M. [T] indique être retraité depuis 2010. Il fait état de ce que le bail n'est plus en cours, qu'il a été déclaré caduc et l'indemnité d'occupation fixée à 550 euros sans arriéré. Il fait état de sa bonne foi et que M. [R] est responsable de sa propre turpitude en précisant que s'agissant du véhicule, il y a eu un jugement rejetant ses demandes.
Aucun autre créancier n'a comparu ni ne s'est fait représenter.

MOTIFS DE LA DÉCISION

Il convient d'indiquer à titre liminaire que l'appel en matière de procédure de surendettement des particuliers, est formé, instruit et jugé selon les règles de la procédure sans représentation obligatoire figurant aux articles 931 à 949 du code de procédure civile. La procédure applicable devant la cour d'appel est donc la procédure orale de droit commun dans laquelle la prise en considération des écrits d'une partie par la cour est subordonnée à l'indication orale à l'audience par cette partie ou son représentant qu'elle se réfère à ses écritures. Dès lors, la cour ne peut prendre en compte les demandes ou observations présentées par écrit par les parties non comparantes.
Sur la recevabilité du recours
En l'absence de tout élément de nature à contredire le jugement sur ce point, la décision entreprise sera confirmée en ce qu'elle a déclaré recevable le recours.

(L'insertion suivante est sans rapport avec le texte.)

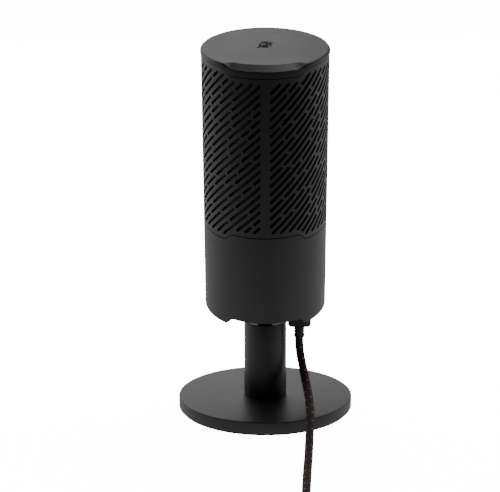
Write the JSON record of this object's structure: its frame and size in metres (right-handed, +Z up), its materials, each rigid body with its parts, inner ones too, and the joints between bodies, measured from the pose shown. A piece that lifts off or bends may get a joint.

Sur la recevabilité au regard de la bonne foi
Il résulte de l'article L.711-1 du code de la consommation que la recevabilité de la demande de traitement de la situation de surendettement est subordonnée à la bonne foi du débiteur, conçue comme une absence de mauvaise foi. Il convient de rappeler que la bonne foi est présumée et qu'il appartient au créancier d'apporter la preuve de la mauvaise foi du débiteur. La simple imprudence ou imprévoyance n'est pas constitutive de mauvaise foi. De même, la négligence du débiteur ne suffit pas à caractériser la mauvaise foi en l'absence de conscience de créer ou d'aggraver l'endettement en fraude des droits des créanciers. Les faits constitutifs de mauvaise foi doivent de surcroît être en rapport direct avec la situation de surendettement.
Le débiteur doit donc être de bonne foi pendant la phase d'endettement mais aussi au moment où il saisit la commission de surendettement, ce qui implique sa sincérité, et tout au long du déroulement de la procédure.
En application de l'article L.761-1 du code de la consommation, la mauvaise foi procédurale est également sanctionnée en ce qu'est déchue du bénéfice des mesures de traitement des situations de surendettement toute personne :
1o ayant sciemment fait de fausses déclarations ou remis des documents inexacts,
2o ayant détourné ou dissimulé, ou tenté de détourner ou de dissimuler, tout ou partie de ses biens,
3o ayant, sans l'accord de ses créanciers, de la commission ou du juge, aggravé son endettement en souscrivant de nouveaux emprunts ou ayant procédé à des actes de disposition de son patrimoine pendant le déroulement de la procédure de traitement de la situation de surendettement ou de rétablissement personnel, ou pendant l'exécution du plan ou des mesures de traitement.
En l'espèce, M. [R] invoque la mauvaise foi de M. [T] sans apporter un quelconque élément à l'appui de ses allégations. La bonne foi présumée de M. [T] n'est pas susceptible d'être remise en cause au vu des éléments dont la cour dispose.
Il convient donc de confirmer la recevabilité du dossier de traitement de sa situation de surendettement.
Sur les mesures
Aux termes de l'article L.733-1 du code de la consommation, en l'absence de mission de conciliation ou en cas d'échec de celle-ci, la commission peut, à la demande du débiteur et après avoir mis les parties en mesure de fournir leurs observations, imposer tout ou partie des mesures suivantes :
1o Rééchelonner le paiement des dettes de toute nature, y compris, le cas échéant, en différant le paiement d'une partie d'entre elles, sans que le délai de report ou de rééchelonnement puisse excéder sept ans ou la moitié de la durée de remboursement restant à courir des emprunts en cours ; en cas de déchéance du terme, le délai de report ou de rééchelonnement peut atteindre la moitié de la durée qui restait à courir avant la déchéance ;
2o Imputer les paiements, d'abord sur le capital ;
3o Prescrire que les sommes correspondant aux échéances reportées ou rééchelonnées porteront intérêt à un taux réduit qui peut être inférieur au taux de l'intérêt légal sur décision spéciale et motivée et si la situation du débiteur l'exige. Quelle que soit la durée du plan de redressement, le taux ne peut être supérieur au taux légal;
4o Suspendre l'exigibilité des créances autres qu'alimentaires pour une durée qui ne peut excéder deux ans. Sauf décision contraire de la commission, la suspension de la créance entraîne la suspension du paiement des intérêts dus à ce titre. Durant cette période, seules les sommes dues au titre du capital peuvent être productives d'intérêts dont le taux n'excède pas le taux de l'intérêt légal.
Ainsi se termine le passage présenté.